Set exercise: Your task is to quote the material that follows, in full and exactly.

Dataset content:
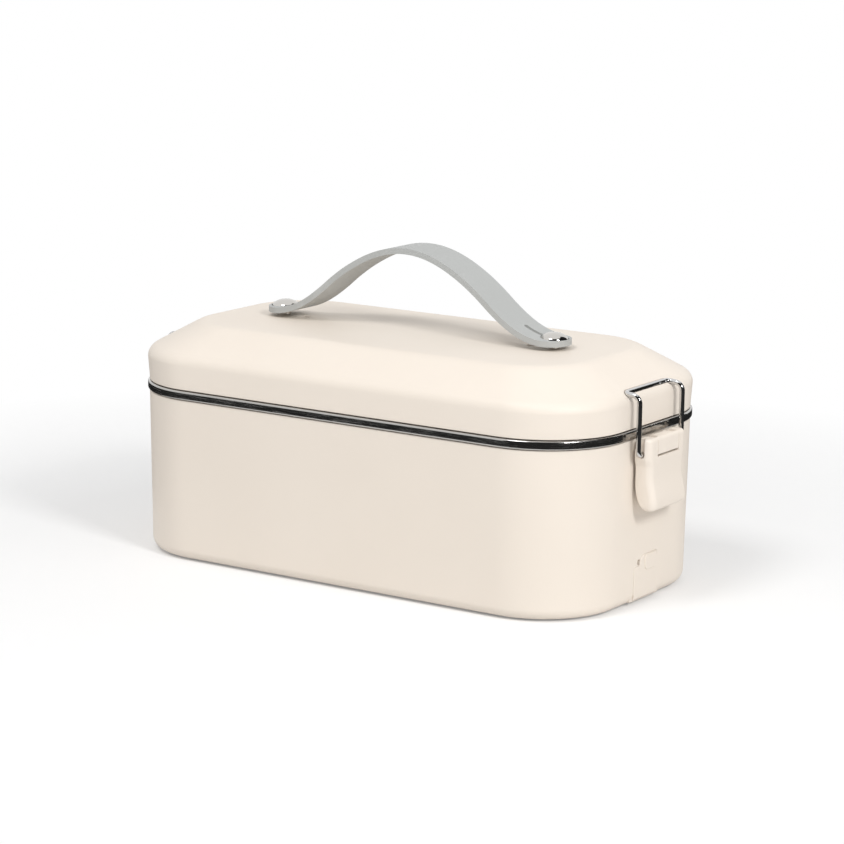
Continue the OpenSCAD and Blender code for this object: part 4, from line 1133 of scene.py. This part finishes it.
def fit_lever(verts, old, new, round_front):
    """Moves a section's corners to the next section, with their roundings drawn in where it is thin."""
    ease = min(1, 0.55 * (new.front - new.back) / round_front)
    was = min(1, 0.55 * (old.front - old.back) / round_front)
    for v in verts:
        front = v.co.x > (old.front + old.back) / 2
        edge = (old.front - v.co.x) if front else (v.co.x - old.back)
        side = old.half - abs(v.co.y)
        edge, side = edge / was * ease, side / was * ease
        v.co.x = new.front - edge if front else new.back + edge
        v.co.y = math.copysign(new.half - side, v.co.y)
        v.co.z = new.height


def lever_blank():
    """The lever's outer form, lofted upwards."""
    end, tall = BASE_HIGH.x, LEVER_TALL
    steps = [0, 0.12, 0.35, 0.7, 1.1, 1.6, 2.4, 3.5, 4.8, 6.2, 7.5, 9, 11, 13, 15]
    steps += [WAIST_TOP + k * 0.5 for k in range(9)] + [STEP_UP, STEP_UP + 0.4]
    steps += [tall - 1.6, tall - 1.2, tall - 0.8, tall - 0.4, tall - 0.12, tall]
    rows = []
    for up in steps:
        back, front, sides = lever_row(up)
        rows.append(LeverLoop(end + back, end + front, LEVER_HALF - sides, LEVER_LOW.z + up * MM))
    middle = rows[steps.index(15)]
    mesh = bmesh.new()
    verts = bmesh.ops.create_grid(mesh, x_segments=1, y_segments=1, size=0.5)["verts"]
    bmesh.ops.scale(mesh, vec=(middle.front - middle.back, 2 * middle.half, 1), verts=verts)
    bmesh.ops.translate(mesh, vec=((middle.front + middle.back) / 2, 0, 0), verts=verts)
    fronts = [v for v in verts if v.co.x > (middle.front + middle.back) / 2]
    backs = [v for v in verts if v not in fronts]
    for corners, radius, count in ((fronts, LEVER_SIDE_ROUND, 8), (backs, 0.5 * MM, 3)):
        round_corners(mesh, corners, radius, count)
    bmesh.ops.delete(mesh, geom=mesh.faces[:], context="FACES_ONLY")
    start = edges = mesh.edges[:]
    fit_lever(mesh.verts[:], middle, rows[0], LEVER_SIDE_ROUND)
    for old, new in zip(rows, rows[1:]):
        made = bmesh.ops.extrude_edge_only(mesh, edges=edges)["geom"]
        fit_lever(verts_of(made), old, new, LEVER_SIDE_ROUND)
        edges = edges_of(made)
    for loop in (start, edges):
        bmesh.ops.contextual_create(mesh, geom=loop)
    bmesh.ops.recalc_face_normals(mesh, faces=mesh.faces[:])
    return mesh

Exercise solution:
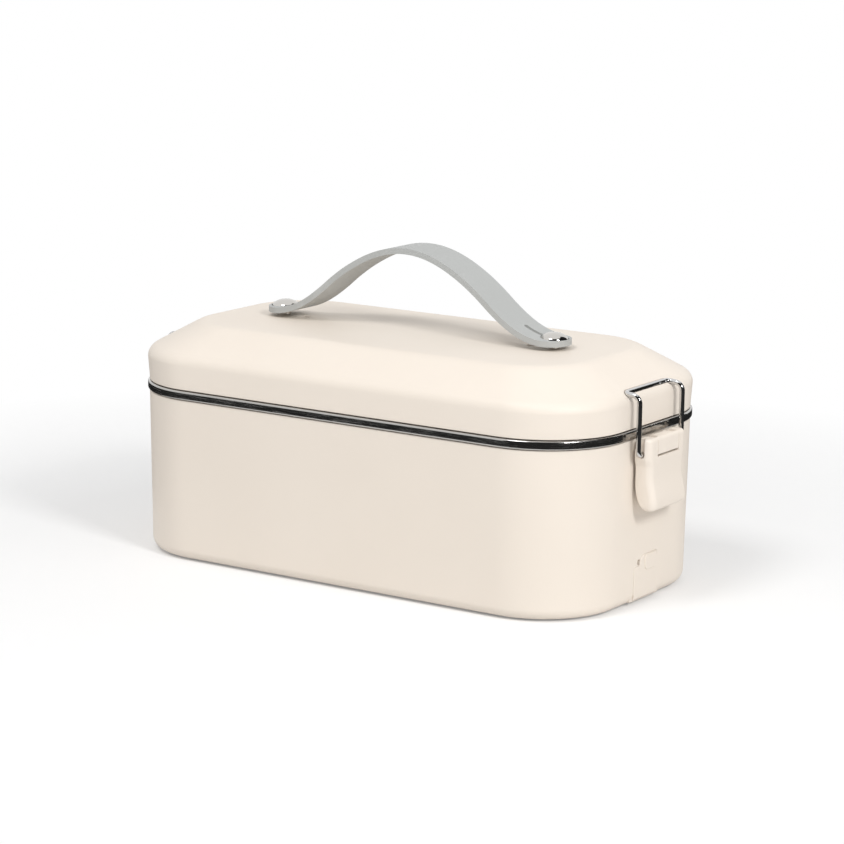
Continue the OpenSCAD and Blender code for this object: part 4, from line 1133 of scene.py. This part finishes it.
def fit_lever(verts, old, new, round_front):
    """Moves a section's corners to the next section, with their roundings drawn in where it is thin."""
    ease = min(1, 0.55 * (new.front - new.back) / round_front)
    was = min(1, 0.55 * (old.front - old.back) / round_front)
    for v in verts:
        front = v.co.x > (old.front + old.back) / 2
        edge = (old.front - v.co.x) if front else (v.co.x - old.back)
        side = old.half - abs(v.co.y)
        edge, side = edge / was * ease, side / was * ease
        v.co.x = new.front - edge if front else new.back + edge
        v.co.y = math.copysign(new.half - side, v.co.y)
        v.co.z = new.height


def lever_blank():
    """The lever's outer form, lofted upwards."""
    end, tall = BASE_HIGH.x, LEVER_TALL
    steps = [0, 0.12, 0.35, 0.7, 1.1, 1.6, 2.4, 3.5, 4.8, 6.2, 7.5, 9, 11, 13, 15]
    steps += [WAIST_TOP + k * 0.5 for k in range(9)] + [STEP_UP, STEP_UP + 0.4]
    steps += [tall - 1.6, tall - 1.2, tall - 0.8, tall - 0.4, tall - 0.12, tall]
    rows = []
    for up in steps:
        back, front, sides = lever_row(up)
        rows.append(LeverLoop(end + back, end + front, LEVER_HALF - sides, LEVER_LOW.z + up * MM))
    middle = rows[steps.index(15)]
    mesh = bmesh.new()
    verts = bmesh.ops.create_grid(mesh, x_segments=1, y_segments=1, size=0.5)["verts"]
    bmesh.ops.scale(mesh, vec=(middle.front - middle.back, 2 * middle.half, 1), verts=verts)
    bmesh.ops.translate(mesh, vec=((middle.front + middle.back) / 2, 0, 0), verts=verts)
    fronts = [v for v in verts if v.co.x > (middle.front + middle.back) / 2]
    backs = [v for v in verts if v not in fronts]
    for corners, radius, count in ((fronts, LEVER_SIDE_ROUND, 8), (backs, 0.5 * MM, 3)):
        round_corners(mesh, corners, radius, count)
    bmesh.ops.delete(mesh, geom=mesh.faces[:], context="FACES_ONLY")
    start = edges = mesh.edges[:]
    fit_lever(mesh.verts[:], middle, rows[0], LEVER_SIDE_ROUND)
    for old, new in zip(rows, rows[1:]):
        made = bmesh.ops.extrude_edge_only(mesh, edges=edges)["geom"]
        fit_lever(verts_of(made), old, new, LEVER_SIDE_ROUND)
        edges = edges_of(made)
    for loop in (start, edges):
        bmesh.ops.contextual_create(mesh, geom=loop)
    bmesh.ops.recalc_face_normals(mesh, faces=mesh.faces[:])
    return mesh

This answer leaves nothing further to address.